Will you write out all the entries below exactly?

Dataset items:
· · · · ·

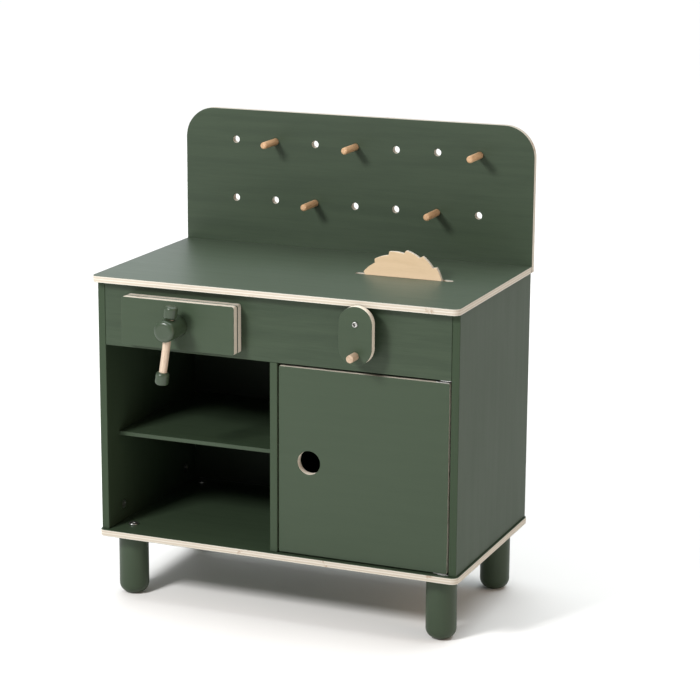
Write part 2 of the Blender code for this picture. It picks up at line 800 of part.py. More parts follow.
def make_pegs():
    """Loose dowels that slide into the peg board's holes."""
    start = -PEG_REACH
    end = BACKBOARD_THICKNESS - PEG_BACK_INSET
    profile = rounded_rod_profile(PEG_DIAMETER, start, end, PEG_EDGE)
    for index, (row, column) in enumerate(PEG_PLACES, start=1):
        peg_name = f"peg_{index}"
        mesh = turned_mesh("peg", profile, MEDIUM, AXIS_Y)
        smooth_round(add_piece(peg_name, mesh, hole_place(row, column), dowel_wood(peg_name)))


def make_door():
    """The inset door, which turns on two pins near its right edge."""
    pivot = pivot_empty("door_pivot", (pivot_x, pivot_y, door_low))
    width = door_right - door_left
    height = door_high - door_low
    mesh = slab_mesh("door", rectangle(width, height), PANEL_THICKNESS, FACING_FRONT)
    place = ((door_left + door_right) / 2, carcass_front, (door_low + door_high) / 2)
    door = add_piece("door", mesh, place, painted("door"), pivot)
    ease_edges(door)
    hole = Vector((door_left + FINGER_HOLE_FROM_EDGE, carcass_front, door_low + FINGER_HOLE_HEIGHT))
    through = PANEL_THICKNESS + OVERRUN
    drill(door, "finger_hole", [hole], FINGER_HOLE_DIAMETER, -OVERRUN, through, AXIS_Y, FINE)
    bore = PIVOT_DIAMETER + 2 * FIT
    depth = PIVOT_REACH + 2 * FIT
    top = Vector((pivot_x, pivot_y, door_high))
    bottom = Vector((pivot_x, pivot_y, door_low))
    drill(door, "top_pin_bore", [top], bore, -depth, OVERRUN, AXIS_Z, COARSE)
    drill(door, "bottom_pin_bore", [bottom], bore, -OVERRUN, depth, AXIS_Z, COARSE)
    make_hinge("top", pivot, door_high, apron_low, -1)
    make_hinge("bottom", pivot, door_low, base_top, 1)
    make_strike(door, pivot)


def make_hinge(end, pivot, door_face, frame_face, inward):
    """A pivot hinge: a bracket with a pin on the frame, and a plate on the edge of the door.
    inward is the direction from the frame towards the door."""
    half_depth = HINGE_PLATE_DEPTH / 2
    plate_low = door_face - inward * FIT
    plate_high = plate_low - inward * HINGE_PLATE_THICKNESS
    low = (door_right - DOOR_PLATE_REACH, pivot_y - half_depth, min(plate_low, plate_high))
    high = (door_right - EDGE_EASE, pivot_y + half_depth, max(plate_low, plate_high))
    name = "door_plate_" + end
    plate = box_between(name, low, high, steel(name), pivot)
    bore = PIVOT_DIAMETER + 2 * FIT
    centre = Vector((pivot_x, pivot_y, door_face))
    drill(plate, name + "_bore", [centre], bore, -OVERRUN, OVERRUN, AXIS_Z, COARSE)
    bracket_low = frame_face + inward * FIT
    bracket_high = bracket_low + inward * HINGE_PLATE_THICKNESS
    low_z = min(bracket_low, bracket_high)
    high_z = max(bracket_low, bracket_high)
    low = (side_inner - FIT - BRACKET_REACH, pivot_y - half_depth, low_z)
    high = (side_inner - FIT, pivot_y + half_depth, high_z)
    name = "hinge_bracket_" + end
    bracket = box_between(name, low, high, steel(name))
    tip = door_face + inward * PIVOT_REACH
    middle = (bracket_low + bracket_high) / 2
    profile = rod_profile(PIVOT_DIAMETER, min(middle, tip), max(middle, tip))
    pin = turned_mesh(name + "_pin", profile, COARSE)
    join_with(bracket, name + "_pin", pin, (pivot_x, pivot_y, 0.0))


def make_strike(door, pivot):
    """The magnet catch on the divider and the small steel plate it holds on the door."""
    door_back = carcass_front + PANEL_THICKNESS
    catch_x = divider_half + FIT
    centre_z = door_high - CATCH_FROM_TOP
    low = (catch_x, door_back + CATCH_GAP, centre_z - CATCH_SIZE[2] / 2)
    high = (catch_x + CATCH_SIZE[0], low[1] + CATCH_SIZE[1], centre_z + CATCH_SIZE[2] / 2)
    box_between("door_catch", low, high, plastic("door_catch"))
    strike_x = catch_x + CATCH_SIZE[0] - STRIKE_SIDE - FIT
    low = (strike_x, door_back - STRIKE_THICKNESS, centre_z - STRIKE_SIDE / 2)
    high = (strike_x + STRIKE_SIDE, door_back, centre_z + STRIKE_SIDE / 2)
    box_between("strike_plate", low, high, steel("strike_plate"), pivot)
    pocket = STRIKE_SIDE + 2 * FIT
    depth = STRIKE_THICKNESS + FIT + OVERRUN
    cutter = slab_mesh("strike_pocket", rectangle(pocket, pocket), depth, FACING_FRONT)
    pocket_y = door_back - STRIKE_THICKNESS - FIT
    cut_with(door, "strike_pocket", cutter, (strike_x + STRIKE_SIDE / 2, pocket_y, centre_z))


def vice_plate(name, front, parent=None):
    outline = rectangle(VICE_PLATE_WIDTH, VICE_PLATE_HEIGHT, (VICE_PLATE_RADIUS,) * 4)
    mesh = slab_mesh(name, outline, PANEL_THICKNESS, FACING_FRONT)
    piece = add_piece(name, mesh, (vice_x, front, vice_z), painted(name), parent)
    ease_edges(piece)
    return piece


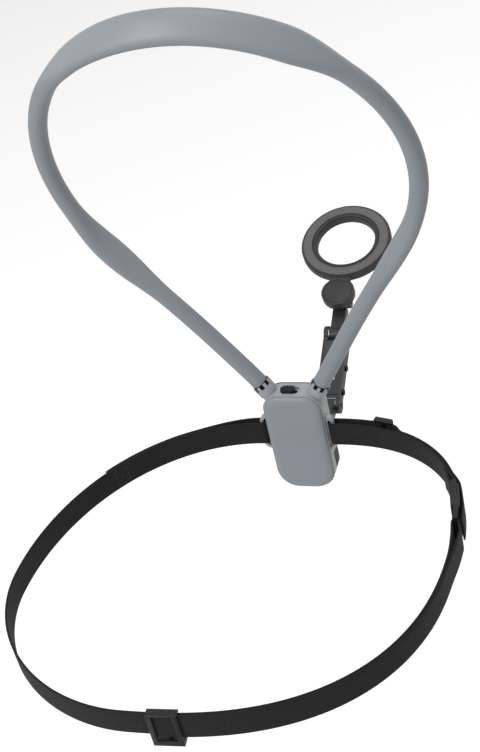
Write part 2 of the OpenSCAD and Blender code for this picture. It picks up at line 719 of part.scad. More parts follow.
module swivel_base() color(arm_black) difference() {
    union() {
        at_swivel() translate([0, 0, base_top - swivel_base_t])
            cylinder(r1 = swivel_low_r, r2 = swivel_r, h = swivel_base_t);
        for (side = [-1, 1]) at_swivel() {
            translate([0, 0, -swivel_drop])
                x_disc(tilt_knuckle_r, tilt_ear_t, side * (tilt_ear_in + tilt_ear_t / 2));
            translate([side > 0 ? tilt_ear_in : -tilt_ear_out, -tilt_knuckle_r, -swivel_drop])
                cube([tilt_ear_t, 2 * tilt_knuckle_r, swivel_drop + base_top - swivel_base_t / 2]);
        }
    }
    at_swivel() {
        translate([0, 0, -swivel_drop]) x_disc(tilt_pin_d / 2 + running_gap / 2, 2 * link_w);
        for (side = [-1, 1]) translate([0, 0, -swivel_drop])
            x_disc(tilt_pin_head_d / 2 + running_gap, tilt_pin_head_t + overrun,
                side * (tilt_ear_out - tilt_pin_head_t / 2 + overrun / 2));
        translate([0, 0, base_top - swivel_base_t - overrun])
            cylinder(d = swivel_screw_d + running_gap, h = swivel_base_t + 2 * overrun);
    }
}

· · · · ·

# WRITTEN RESPONSE
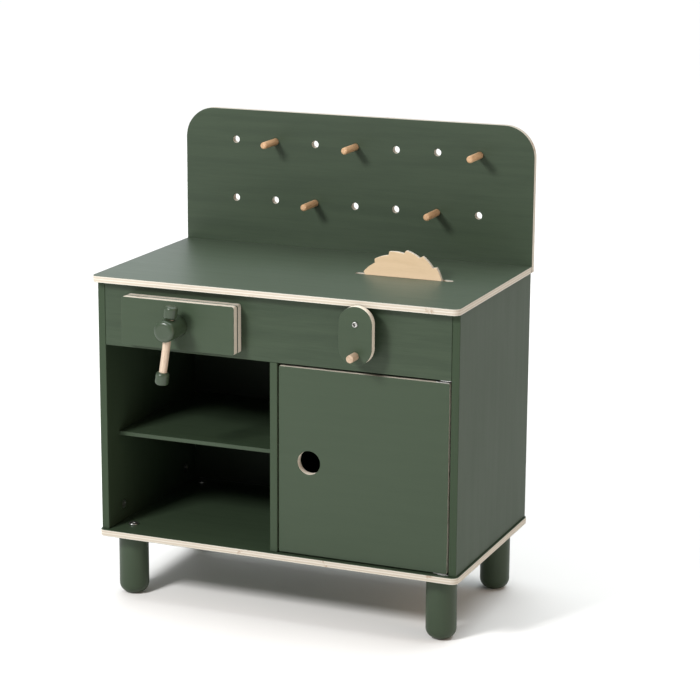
Write part 2 of the Blender code for this picture. It picks up at line 800 of part.py. More parts follow.
def make_pegs():
    """Loose dowels that slide into the peg board's holes."""
    start = -PEG_REACH
    end = BACKBOARD_THICKNESS - PEG_BACK_INSET
    profile = rounded_rod_profile(PEG_DIAMETER, start, end, PEG_EDGE)
    for index, (row, column) in enumerate(PEG_PLACES, start=1):
        peg_name = f"peg_{index}"
        mesh = turned_mesh("peg", profile, MEDIUM, AXIS_Y)
        smooth_round(add_piece(peg_name, mesh, hole_place(row, column), dowel_wood(peg_name)))


def make_door():
    """The inset door, which turns on two pins near its right edge."""
    pivot = pivot_empty("door_pivot", (pivot_x, pivot_y, door_low))
    width = door_right - door_left
    height = door_high - door_low
    mesh = slab_mesh("door", rectangle(width, height), PANEL_THICKNESS, FACING_FRONT)
    place = ((door_left + door_right) / 2, carcass_front, (door_low + door_high) / 2)
    door = add_piece("door", mesh, place, painted("door"), pivot)
    ease_edges(door)
    hole = Vector((door_left + FINGER_HOLE_FROM_EDGE, carcass_front, door_low + FINGER_HOLE_HEIGHT))
    through = PANEL_THICKNESS + OVERRUN
    drill(door, "finger_hole", [hole], FINGER_HOLE_DIAMETER, -OVERRUN, through, AXIS_Y, FINE)
    bore = PIVOT_DIAMETER + 2 * FIT
    depth = PIVOT_REACH + 2 * FIT
    top = Vector((pivot_x, pivot_y, door_high))
    bottom = Vector((pivot_x, pivot_y, door_low))
    drill(door, "top_pin_bore", [top], bore, -depth, OVERRUN, AXIS_Z, COARSE)
    drill(door, "bottom_pin_bore", [bottom], bore, -OVERRUN, depth, AXIS_Z, COARSE)
    make_hinge("top", pivot, door_high, apron_low, -1)
    make_hinge("bottom", pivot, door_low, base_top, 1)
    make_strike(door, pivot)


def make_hinge(end, pivot, door_face, frame_face, inward):
    """A pivot hinge: a bracket with a pin on the frame, and a plate on the edge of the door.
    inward is the direction from the frame towards the door."""
    half_depth = HINGE_PLATE_DEPTH / 2
    plate_low = door_face - inward * FIT
    plate_high = plate_low - inward * HINGE_PLATE_THICKNESS
    low = (door_right - DOOR_PLATE_REACH, pivot_y - half_depth, min(plate_low, plate_high))
    high = (door_right - EDGE_EASE, pivot_y + half_depth, max(plate_low, plate_high))
    name = "door_plate_" + end
    plate = box_between(name, low, high, steel(name), pivot)
    bore = PIVOT_DIAMETER + 2 * FIT
    centre = Vector((pivot_x, pivot_y, door_face))
    drill(plate, name + "_bore", [centre], bore, -OVERRUN, OVERRUN, AXIS_Z, COARSE)
    bracket_low = frame_face + inward * FIT
    bracket_high = bracket_low + inward * HINGE_PLATE_THICKNESS
    low_z = min(bracket_low, bracket_high)
    high_z = max(bracket_low, bracket_high)
    low = (side_inner - FIT - BRACKET_REACH, pivot_y - half_depth, low_z)
    high = (side_inner - FIT, pivot_y + half_depth, high_z)
    name = "hinge_bracket_" + end
    bracket = box_between(name, low, high, steel(name))
    tip = door_face + inward * PIVOT_REACH
    middle = (bracket_low + bracket_high) / 2
    profile = rod_profile(PIVOT_DIAMETER, min(middle, tip), max(middle, tip))
    pin = turned_mesh(name + "_pin", profile, COARSE)
    join_with(bracket, name + "_pin", pin, (pivot_x, pivot_y, 0.0))


def make_strike(door, pivot):
    """The magnet catch on the divider and the small steel plate it holds on the door."""
    door_back = carcass_front + PANEL_THICKNESS
    catch_x = divider_half + FIT
    centre_z = door_high - CATCH_FROM_TOP
    low = (catch_x, door_back + CATCH_GAP, centre_z - CATCH_SIZE[2] / 2)
    high = (catch_x + CATCH_SIZE[0], low[1] + CATCH_SIZE[1], centre_z + CATCH_SIZE[2] / 2)
    box_between("door_catch", low, high, plastic("door_catch"))
    strike_x = catch_x + CATCH_SIZE[0] - STRIKE_SIDE - FIT
    low = (strike_x, door_back - STRIKE_THICKNESS, centre_z - STRIKE_SIDE / 2)
    high = (strike_x + STRIKE_SIDE, door_back, centre_z + STRIKE_SIDE / 2)
    box_between("strike_plate", low, high, steel("strike_plate"), pivot)
    pocket = STRIKE_SIDE + 2 * FIT
    depth = STRIKE_THICKNESS + FIT + OVERRUN
    cutter = slab_mesh("strike_pocket", rectangle(pocket, pocket), depth, FACING_FRONT)
    pocket_y = door_back - STRIKE_THICKNESS - FIT
    cut_with(door, "strike_pocket", cutter, (strike_x + STRIKE_SIDE / 2, pocket_y, centre_z))


def vice_plate(name, front, parent=None):
    outline = rectangle(VICE_PLATE_WIDTH, VICE_PLATE_HEIGHT, (VICE_PLATE_RADIUS,) * 4)
    mesh = slab_mesh(name, outline, PANEL_THICKNESS, FACING_FRONT)
    piece = add_piece(name, mesh, (vice_x, front, vice_z), painted(name), parent)
    ease_edges(piece)
    return piece


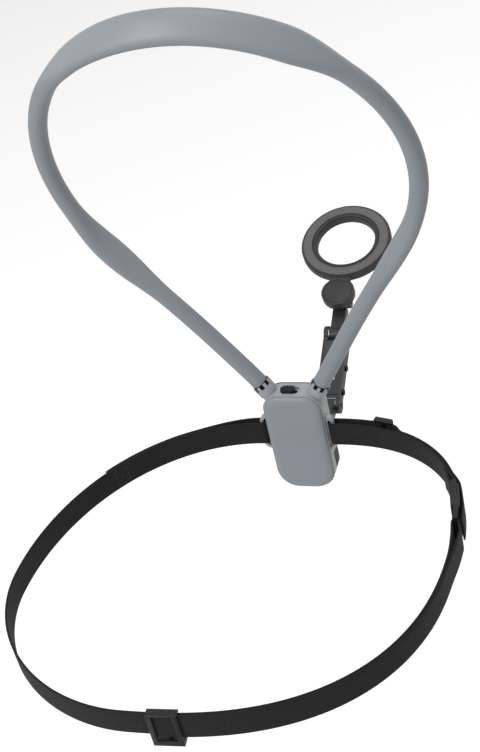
Write part 2 of the OpenSCAD and Blender code for this picture. It picks up at line 719 of part.scad. More parts follow.
module swivel_base() color(arm_black) difference() {
    union() {
        at_swivel() translate([0, 0, base_top - swivel_base_t])
            cylinder(r1 = swivel_low_r, r2 = swivel_r, h = swivel_base_t);
        for (side = [-1, 1]) at_swivel() {
            translate([0, 0, -swivel_drop])
                x_disc(tilt_knuckle_r, tilt_ear_t, side * (tilt_ear_in + tilt_ear_t / 2));
            translate([side > 0 ? tilt_ear_in : -tilt_ear_out, -tilt_knuckle_r, -swivel_drop])
                cube([tilt_ear_t, 2 * tilt_knuckle_r, swivel_drop + base_top - swivel_base_t / 2]);
        }
    }
    at_swivel() {
        translate([0, 0, -swivel_drop]) x_disc(tilt_pin_d / 2 + running_gap / 2, 2 * link_w);
        for (side = [-1, 1]) translate([0, 0, -swivel_drop])
            x_disc(tilt_pin_head_d / 2 + running_gap, tilt_pin_head_t + overrun,
                side * (tilt_ear_out - tilt_pin_head_t / 2 + overrun / 2));
        translate([0, 0, base_top - swivel_base_t - overrun])
            cylinder(d = swivel_screw_d + running_gap, h = swivel_base_t + 2 * overrun);
    }
}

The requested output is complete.